## start Items

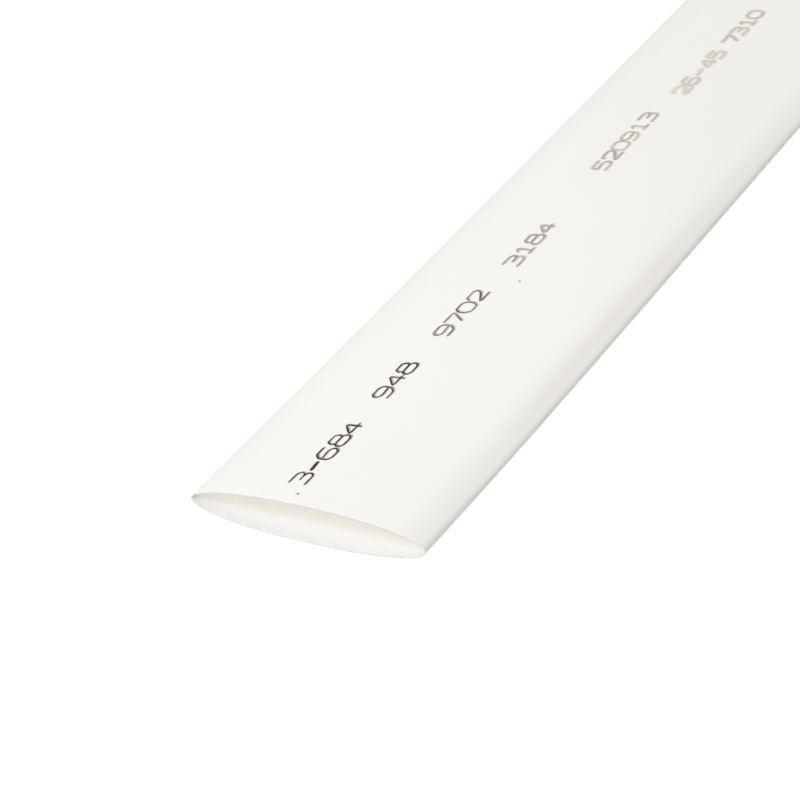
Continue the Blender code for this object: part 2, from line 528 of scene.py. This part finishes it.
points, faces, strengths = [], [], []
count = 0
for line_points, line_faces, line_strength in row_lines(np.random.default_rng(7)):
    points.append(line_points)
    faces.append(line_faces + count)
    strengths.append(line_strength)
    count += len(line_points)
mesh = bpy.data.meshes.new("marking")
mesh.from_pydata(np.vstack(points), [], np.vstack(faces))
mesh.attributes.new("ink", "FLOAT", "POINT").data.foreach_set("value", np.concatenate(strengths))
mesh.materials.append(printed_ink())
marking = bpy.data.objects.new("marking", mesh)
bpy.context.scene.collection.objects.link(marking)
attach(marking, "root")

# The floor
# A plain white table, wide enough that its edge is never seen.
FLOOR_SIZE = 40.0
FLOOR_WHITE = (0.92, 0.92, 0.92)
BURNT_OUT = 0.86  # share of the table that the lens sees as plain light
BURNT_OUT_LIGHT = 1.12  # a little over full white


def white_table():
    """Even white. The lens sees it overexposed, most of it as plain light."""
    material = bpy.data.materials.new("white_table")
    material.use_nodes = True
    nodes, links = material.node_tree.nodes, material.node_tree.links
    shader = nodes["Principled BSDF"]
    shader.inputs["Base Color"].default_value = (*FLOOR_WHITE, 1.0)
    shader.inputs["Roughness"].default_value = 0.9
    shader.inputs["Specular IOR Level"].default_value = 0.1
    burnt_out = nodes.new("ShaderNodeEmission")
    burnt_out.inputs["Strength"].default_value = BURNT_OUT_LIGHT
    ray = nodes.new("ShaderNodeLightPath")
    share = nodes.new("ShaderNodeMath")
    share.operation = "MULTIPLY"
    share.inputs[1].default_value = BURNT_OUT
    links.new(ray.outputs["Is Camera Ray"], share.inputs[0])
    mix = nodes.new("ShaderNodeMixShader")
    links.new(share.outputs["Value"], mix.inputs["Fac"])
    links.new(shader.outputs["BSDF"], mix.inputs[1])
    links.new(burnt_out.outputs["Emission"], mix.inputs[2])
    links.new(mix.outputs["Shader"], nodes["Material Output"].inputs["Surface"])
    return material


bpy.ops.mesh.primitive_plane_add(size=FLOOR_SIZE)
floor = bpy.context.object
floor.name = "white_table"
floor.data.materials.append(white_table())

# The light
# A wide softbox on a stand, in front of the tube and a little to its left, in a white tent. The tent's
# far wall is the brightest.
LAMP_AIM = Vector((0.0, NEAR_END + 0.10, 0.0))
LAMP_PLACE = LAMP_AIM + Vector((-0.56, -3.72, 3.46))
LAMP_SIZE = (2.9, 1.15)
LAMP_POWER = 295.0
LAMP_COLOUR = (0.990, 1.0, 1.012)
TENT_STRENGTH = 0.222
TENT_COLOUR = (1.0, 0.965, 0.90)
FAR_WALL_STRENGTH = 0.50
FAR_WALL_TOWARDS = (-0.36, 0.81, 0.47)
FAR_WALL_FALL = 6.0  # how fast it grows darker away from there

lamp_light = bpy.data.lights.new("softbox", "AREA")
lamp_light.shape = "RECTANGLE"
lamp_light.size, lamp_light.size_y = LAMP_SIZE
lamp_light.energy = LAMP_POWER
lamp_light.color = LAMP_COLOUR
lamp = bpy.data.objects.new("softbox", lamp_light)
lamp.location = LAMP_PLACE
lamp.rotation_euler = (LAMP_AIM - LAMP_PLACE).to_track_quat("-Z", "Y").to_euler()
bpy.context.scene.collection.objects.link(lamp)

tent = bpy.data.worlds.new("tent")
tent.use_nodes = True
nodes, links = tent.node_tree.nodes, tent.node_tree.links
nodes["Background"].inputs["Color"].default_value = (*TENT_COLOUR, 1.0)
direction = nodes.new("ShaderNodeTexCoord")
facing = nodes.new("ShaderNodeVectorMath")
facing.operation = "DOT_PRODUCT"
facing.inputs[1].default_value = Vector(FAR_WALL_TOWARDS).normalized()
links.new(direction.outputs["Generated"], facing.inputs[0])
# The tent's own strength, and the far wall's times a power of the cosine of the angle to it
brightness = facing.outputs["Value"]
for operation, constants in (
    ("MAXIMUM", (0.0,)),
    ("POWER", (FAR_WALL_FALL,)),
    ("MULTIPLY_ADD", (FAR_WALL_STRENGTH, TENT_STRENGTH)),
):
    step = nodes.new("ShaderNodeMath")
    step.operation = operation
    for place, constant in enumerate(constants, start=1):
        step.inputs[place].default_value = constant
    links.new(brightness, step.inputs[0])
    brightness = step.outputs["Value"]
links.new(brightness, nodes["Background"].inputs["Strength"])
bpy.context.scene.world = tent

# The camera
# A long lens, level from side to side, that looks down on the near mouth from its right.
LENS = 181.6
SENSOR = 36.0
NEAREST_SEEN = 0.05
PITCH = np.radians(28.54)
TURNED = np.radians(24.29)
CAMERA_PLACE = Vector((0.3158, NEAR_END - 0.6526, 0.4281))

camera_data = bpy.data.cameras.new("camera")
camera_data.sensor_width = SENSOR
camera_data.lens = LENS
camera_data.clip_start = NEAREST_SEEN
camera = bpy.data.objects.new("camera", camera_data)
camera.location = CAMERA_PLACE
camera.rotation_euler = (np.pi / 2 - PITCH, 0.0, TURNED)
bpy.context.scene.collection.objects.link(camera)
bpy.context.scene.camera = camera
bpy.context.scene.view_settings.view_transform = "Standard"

## end Items
## start Items

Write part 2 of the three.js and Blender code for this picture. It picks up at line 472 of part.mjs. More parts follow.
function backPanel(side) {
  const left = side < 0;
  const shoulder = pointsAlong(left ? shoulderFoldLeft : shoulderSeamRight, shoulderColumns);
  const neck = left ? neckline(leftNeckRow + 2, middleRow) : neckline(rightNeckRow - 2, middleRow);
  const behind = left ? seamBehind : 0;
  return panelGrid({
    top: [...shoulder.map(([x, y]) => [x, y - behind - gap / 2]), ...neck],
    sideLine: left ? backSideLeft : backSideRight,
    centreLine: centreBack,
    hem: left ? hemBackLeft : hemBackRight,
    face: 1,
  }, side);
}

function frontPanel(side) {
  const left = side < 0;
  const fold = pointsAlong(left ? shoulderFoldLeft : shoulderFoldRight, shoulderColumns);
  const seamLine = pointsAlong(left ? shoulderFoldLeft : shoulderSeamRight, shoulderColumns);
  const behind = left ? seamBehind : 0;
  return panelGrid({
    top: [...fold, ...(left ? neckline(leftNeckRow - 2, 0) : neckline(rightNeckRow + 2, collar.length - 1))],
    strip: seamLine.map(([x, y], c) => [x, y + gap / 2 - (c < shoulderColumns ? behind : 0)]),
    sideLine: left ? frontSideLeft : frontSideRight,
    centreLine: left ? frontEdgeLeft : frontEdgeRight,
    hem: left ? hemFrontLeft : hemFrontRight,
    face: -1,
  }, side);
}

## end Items

• _Aim of the exercise_
Each line that contains the word "part" counts toward the total; give only that total.

• _Reply_
2